━━━━━ Data section

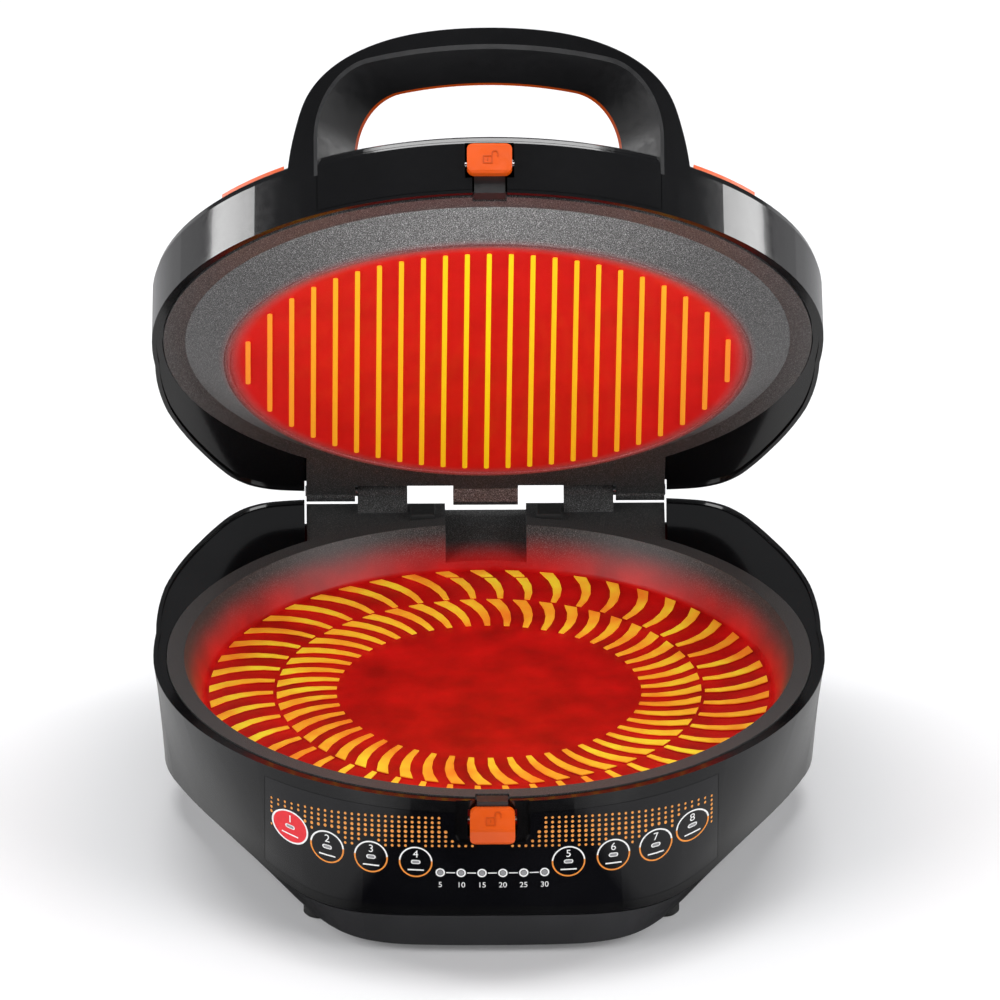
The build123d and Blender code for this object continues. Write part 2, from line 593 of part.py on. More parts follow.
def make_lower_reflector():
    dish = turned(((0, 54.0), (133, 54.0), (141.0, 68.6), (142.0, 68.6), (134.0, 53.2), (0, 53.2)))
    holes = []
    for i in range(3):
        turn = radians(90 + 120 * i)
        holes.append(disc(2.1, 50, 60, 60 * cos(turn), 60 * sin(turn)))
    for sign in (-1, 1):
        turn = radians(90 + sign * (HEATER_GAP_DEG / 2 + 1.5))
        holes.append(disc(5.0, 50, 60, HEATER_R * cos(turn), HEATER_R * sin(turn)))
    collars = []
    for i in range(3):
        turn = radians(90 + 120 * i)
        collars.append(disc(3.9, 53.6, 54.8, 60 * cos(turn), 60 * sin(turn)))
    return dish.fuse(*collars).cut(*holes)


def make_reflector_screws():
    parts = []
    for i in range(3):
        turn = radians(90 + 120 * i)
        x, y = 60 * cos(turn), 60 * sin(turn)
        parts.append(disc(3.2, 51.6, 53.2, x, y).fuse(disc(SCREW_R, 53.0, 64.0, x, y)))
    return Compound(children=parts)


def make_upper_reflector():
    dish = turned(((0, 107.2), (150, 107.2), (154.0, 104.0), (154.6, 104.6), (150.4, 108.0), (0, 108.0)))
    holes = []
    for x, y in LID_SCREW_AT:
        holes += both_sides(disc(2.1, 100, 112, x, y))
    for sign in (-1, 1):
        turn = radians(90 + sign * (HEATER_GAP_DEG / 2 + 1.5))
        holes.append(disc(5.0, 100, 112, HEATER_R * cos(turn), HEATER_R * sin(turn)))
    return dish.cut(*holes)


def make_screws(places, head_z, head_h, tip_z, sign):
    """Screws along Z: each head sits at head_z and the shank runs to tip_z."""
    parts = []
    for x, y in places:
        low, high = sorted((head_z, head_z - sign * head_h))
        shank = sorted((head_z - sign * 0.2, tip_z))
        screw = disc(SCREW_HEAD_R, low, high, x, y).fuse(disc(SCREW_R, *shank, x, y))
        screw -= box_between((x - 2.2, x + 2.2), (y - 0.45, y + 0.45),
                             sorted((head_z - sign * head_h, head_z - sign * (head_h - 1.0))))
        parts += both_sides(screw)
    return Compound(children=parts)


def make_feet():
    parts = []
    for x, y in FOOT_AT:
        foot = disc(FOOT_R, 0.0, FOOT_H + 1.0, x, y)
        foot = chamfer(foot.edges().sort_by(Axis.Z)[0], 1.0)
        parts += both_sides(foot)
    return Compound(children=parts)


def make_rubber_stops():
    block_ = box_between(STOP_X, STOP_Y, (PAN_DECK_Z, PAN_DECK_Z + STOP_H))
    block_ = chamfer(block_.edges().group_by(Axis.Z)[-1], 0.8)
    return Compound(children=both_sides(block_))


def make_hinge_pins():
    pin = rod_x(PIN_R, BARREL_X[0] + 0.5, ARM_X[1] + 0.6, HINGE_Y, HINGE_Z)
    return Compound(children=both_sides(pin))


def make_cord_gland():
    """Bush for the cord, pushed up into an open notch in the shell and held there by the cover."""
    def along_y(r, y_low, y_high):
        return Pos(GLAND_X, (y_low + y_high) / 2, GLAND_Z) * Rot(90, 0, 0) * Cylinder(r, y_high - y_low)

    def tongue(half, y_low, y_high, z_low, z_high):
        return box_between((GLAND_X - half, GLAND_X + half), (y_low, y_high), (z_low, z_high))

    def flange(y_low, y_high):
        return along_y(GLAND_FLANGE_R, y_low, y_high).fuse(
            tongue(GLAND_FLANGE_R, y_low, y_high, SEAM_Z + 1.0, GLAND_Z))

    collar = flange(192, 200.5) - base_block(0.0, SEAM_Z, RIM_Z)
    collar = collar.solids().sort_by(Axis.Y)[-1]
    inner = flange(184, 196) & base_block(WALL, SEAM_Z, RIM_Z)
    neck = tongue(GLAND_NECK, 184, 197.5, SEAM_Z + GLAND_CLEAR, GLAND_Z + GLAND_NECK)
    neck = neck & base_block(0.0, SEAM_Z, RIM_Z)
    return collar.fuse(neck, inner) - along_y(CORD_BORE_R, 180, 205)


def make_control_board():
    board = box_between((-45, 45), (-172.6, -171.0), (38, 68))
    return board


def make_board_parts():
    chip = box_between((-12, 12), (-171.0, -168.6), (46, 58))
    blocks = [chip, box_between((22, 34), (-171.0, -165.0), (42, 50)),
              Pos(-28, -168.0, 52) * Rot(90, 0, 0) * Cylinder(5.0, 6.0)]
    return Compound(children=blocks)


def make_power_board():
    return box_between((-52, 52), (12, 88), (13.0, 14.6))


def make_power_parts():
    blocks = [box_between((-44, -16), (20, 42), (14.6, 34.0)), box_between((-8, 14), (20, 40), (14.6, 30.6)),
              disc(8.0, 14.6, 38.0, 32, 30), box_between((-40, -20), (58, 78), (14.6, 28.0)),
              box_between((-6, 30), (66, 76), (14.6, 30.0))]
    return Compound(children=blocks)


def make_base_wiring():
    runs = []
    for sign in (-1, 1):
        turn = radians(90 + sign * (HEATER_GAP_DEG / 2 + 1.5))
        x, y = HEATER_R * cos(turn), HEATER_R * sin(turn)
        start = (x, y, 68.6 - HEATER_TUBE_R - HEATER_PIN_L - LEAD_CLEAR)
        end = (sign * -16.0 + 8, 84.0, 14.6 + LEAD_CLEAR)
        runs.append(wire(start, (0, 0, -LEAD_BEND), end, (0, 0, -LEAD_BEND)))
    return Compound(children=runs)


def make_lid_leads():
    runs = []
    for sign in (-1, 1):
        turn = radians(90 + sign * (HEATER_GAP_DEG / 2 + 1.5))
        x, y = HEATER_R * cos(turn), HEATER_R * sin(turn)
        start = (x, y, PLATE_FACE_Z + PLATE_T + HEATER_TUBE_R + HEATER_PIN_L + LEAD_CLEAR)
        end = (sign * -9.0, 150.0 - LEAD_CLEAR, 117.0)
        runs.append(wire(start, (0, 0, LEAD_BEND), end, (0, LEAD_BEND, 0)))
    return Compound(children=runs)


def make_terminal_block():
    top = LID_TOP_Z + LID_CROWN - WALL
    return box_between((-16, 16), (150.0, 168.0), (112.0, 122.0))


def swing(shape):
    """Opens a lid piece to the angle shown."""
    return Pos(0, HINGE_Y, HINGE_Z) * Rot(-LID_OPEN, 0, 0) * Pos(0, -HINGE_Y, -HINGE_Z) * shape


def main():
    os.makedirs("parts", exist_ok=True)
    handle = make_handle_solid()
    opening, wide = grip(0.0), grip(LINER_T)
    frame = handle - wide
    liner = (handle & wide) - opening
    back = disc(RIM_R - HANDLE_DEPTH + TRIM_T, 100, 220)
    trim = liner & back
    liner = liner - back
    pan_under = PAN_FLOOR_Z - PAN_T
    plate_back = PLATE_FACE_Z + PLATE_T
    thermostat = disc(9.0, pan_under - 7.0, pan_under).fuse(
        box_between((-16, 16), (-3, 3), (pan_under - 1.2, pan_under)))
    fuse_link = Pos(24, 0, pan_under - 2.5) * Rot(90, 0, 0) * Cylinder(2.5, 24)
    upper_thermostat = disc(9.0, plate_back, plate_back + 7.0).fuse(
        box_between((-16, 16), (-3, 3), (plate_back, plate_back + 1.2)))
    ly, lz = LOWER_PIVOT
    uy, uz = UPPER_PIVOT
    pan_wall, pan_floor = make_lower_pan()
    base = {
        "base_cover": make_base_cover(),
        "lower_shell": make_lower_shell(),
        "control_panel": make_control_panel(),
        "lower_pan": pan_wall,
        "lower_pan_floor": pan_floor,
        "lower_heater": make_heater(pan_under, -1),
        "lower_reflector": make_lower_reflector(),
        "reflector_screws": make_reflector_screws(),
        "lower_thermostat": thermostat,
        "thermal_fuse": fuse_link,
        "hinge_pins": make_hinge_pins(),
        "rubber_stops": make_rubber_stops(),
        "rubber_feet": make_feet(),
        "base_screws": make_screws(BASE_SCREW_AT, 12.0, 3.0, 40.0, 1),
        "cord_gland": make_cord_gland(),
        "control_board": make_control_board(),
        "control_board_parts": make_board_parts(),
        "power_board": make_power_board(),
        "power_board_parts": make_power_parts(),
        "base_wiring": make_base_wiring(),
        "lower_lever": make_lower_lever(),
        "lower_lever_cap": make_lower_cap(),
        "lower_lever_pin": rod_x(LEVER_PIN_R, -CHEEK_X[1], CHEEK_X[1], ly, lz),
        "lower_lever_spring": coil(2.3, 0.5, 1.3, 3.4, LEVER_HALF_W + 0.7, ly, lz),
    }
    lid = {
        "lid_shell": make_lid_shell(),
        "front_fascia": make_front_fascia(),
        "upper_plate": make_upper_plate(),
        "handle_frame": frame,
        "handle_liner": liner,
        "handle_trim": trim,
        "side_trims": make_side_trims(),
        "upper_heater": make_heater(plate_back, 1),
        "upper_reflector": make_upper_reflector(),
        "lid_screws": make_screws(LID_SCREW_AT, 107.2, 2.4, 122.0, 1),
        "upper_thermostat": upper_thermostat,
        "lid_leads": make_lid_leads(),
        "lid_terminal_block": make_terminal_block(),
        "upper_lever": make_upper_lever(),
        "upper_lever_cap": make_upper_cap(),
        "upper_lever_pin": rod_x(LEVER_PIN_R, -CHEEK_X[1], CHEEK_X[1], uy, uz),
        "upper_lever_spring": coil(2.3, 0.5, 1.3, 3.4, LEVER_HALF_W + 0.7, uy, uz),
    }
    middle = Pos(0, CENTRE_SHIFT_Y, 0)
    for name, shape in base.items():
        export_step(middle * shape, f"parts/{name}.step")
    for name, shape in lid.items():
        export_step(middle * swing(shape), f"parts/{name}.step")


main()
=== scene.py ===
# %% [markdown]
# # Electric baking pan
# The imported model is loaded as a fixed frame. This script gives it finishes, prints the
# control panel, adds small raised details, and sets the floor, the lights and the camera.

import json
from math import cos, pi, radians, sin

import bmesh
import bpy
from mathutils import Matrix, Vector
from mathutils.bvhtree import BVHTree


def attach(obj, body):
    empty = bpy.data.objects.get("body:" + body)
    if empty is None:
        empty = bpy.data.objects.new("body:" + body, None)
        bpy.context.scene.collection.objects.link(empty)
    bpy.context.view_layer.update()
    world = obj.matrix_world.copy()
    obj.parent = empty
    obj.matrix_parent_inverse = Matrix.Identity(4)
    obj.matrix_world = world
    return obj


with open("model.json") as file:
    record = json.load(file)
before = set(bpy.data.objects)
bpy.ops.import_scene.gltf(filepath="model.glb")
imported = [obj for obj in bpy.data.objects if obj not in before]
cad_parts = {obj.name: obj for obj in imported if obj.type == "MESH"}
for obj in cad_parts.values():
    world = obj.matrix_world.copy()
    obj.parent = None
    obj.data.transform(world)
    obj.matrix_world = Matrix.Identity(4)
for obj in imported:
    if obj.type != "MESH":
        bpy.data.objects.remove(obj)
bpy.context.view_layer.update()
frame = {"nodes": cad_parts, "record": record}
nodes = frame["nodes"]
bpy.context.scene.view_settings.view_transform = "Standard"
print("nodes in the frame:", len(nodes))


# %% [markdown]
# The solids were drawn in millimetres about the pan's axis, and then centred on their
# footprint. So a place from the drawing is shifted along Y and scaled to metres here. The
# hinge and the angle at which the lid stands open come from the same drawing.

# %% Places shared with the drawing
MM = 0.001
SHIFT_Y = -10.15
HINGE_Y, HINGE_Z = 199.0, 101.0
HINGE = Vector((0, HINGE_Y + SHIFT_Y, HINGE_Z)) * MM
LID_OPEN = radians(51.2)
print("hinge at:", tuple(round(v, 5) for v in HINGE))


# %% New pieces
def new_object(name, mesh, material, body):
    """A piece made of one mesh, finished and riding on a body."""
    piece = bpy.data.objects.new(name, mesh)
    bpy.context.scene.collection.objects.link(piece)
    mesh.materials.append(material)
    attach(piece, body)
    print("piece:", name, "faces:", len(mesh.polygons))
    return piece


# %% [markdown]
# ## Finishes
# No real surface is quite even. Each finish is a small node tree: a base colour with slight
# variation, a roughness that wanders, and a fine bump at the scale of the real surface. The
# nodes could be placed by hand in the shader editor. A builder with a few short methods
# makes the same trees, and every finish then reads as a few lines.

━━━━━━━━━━

§ What you need to do
Make an exact transcription of the lines from the line with "middle = Pos(0, CENTRE_SHIFT_Y, 0)" through the line with "# hinge and", inclusive, omitting all others.

§ Solved exercise
    middle = Pos(0, CENTRE_SHIFT_Y, 0)
    for name, shape in base.items():
        export_step(middle * shape, f"parts/{name}.step")
    for name, shape in lid.items():
        export_step(middle * swing(shape), f"parts/{name}.step")


main()
=== scene.py ===
# %% [markdown]
# # Electric baking pan
# The imported model is loaded as a fixed frame. This script gives it finishes, prints the
# control panel, adds small raised details, and sets the floor, the lights and the camera.

import json
from math import cos, pi, radians, sin

import bmesh
import bpy
from mathutils import Matrix, Vector
from mathutils.bvhtree import BVHTree


def attach(obj, body):
    empty = bpy.data.objects.get("body:" + body)
    if empty is None:
        empty = bpy.data.objects.new("body:" + body, None)
        bpy.context.scene.collection.objects.link(empty)
    bpy.context.view_layer.update()
    world = obj.matrix_world.copy()
    obj.parent = empty
    obj.matrix_parent_inverse = Matrix.Identity(4)
    obj.matrix_world = world
    return obj


with open("model.json") as file:
    record = json.load(file)
before = set(bpy.data.objects)
bpy.ops.import_scene.gltf(filepath="model.glb")
imported = [obj for obj in bpy.data.objects if obj not in before]
cad_parts = {obj.name: obj for obj in imported if obj.type == "MESH"}
for obj in cad_parts.values():
    world = obj.matrix_world.copy()
    obj.parent = None
    obj.data.transform(world)
    obj.matrix_world = Matrix.Identity(4)
for obj in imported:
    if obj.type != "MESH":
        bpy.data.objects.remove(obj)
bpy.context.view_layer.update()
frame = {"nodes": cad_parts, "record": record}
nodes = frame["nodes"]
bpy.context.scene.view_settings.view_transform = "Standard"
print("nodes in the frame:", len(nodes))


# %% [markdown]
# The solids were drawn in millimetres about the pan's axis, and then centred on their
# footprint. So a place from the drawing is shifted along Y and scaled to metres here. The
# hinge and the angle at which the lid stands open come from the same drawing.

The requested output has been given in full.